BOOK REVIEWS
Matthew Arnold’s Culture and Anarchy
31 July 2025
“The Humanities will break down the class barriers, State control will wrest it away from religious rigidity, and a forced disinterest of its teachers will rescue humanity from the machine-thinking anarchy which has set upon it. . . .”
Arnold’s defense for the preservation of 19th century culture is now antiquated in both its application to local issues of his day and in its understanding of social forces, ethical behaviorism, and functions of language. It is difficult today to read him without resisting what now seems quite conservative arguments for lifting up what he imagines is a disinterested “sweetness and light” of perfection and then wondering where or where in England might it be found?
Like Nietzsche’s Anti-Education which I read alongside this, Arnold laments the loss of high culture, the best of thought and the highest moral achievements of humankind. Nietzsche’s artistic-psychological approach champions the rise of “geniuses;” Arnold’s social-historical argument calls his ultimate human thinkers “Aliens,” in that they are apart from the social norms. Nietzsche argues for a synthesis of spirit in his Apollonian and Dionysian ways of thinking (in his book The Birth of Tragedy), and Arnold calls for a happy union of Hebraic (disciplined) and Hellenistic (creative) thought: all this to point out what arguments were springing up through Europe at the beginning of the machine age.
For Arnold, none of the social classes were in a position to desire or find the culture he calls upon: the wealthy (“barbarians”) were too obsessed with image and material splendor to turn inward; the middle-class (“philistines”) too obsessed with becoming wealthy; and the poor (“populace”) too marginalized to have access or desire to ask. Liberals in government, full of barbarians and philistines, was too swept up in reforms to desire philosophy. The Church, too Hebraic in its rigid dogma, is uninterested in the creative reason that “sees things as they are.” The public press, too, is incapable as it purveys little but “stock notions” of thought to the populace. This leaves, of course, the schools.
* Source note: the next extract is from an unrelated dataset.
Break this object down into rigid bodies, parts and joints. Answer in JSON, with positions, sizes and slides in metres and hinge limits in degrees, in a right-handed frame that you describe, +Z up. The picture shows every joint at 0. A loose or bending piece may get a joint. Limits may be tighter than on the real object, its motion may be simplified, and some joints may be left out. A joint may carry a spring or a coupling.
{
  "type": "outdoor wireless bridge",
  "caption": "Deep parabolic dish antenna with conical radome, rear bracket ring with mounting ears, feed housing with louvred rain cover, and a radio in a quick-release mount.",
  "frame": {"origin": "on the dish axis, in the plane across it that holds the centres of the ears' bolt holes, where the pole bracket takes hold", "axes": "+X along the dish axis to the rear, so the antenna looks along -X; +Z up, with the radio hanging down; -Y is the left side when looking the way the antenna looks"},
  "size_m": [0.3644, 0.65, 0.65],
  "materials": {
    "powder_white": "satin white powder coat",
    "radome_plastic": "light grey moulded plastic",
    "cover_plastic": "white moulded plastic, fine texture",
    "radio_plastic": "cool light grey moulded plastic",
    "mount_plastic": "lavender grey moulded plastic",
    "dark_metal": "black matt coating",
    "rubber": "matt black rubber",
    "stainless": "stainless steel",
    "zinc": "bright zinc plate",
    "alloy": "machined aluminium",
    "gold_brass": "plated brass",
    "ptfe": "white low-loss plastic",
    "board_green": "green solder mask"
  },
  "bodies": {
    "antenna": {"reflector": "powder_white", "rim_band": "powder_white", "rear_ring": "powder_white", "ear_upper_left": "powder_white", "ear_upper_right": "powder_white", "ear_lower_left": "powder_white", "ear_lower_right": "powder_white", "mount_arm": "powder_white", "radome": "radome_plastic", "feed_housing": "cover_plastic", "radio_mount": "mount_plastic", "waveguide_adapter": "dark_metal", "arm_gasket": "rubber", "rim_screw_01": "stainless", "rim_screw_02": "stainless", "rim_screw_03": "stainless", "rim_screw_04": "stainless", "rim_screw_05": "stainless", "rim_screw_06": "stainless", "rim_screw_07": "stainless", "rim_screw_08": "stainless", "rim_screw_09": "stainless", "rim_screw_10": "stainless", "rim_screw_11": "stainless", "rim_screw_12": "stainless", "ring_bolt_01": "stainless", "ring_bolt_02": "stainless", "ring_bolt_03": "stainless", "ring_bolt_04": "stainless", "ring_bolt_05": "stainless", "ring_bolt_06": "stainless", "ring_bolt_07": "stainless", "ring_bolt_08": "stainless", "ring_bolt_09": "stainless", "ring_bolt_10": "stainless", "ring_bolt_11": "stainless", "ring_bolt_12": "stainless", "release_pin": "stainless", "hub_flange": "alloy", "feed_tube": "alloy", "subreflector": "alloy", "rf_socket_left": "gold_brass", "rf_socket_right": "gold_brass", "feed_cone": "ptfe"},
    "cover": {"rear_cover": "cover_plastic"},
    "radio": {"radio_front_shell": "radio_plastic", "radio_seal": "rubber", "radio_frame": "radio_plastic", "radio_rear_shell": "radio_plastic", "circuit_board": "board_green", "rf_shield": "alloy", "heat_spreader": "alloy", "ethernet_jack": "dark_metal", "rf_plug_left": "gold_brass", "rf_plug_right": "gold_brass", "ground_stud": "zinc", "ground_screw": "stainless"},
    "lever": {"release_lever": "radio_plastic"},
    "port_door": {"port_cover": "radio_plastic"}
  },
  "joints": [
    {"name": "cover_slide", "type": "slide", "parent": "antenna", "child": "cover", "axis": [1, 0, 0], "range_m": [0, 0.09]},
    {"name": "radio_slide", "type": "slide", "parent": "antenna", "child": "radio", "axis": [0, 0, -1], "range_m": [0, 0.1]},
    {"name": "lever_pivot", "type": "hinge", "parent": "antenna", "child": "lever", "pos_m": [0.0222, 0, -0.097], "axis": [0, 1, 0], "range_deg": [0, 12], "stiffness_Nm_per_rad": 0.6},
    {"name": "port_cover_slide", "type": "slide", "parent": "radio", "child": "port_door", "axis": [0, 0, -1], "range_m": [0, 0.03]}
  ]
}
But Arnold, again like Nietzsche, is in despair over their conditions, largely for the same reasons that were true of German schools and of all our schooling today: it is bent to a machine-like model of education designed to teach students to aspire to wealth through workplace skills, thus assigning them to their unimaginative places in society. Knowledge in England’s school is never pursued for its own sake (the “disinterest” which is essential to the high cultural ethic), but always for a motivated acquisition which only serves to cement social classes into place.
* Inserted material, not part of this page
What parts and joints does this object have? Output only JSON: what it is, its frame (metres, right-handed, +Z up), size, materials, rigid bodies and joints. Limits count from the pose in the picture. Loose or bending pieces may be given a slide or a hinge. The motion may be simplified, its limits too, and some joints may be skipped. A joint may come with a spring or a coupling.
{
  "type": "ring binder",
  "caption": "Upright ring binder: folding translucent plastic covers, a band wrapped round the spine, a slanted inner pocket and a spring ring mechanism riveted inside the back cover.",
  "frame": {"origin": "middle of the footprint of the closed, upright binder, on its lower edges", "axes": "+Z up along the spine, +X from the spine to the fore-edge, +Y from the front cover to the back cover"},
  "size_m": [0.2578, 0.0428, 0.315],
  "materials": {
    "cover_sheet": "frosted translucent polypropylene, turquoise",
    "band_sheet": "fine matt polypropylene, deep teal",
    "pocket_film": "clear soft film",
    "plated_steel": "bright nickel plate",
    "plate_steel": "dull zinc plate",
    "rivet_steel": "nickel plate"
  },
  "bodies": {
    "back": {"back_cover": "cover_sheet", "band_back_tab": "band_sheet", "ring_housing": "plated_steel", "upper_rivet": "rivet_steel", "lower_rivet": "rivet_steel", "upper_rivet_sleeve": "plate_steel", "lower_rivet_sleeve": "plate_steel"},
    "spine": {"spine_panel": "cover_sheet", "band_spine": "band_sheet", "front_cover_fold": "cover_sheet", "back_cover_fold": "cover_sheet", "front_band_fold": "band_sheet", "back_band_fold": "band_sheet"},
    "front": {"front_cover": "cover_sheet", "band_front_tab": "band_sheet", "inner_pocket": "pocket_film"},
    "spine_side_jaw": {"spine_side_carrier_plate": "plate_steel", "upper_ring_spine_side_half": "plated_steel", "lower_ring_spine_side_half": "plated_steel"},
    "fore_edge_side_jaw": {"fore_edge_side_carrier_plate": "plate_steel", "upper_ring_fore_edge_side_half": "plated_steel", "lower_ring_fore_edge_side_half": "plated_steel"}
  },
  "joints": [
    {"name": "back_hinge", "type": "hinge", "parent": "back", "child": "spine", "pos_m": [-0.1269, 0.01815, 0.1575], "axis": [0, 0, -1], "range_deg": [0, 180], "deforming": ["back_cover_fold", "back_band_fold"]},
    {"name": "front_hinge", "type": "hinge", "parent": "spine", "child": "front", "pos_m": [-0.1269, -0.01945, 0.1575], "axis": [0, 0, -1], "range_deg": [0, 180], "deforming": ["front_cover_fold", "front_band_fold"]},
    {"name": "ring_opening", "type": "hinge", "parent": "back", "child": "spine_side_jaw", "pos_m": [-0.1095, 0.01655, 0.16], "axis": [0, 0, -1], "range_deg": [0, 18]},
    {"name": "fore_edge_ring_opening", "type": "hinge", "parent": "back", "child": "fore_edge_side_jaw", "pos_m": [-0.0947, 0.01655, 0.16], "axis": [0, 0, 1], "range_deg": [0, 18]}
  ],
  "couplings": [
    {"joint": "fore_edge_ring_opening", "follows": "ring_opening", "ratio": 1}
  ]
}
Surprisingly, for all their laments about schools, both Arnold and Nietzsche consider education to be the key to civilization’s survival–and I have to say, I agree. For Nietzsche, it’s largely about getting the curriculum out of the way for geniuses to learn as they will; for Arnold, it’s about State commitment and regulation of schools (ironically) to re-invigorate curriculum with the humanities. The Humanities will break down the class barriers, State control will wrest it away from religious rigidity (dominant in Arnold’s time), and a forced disinterest of its teachers will rescue humanity from the machine-thinking anarchy which has set upon it.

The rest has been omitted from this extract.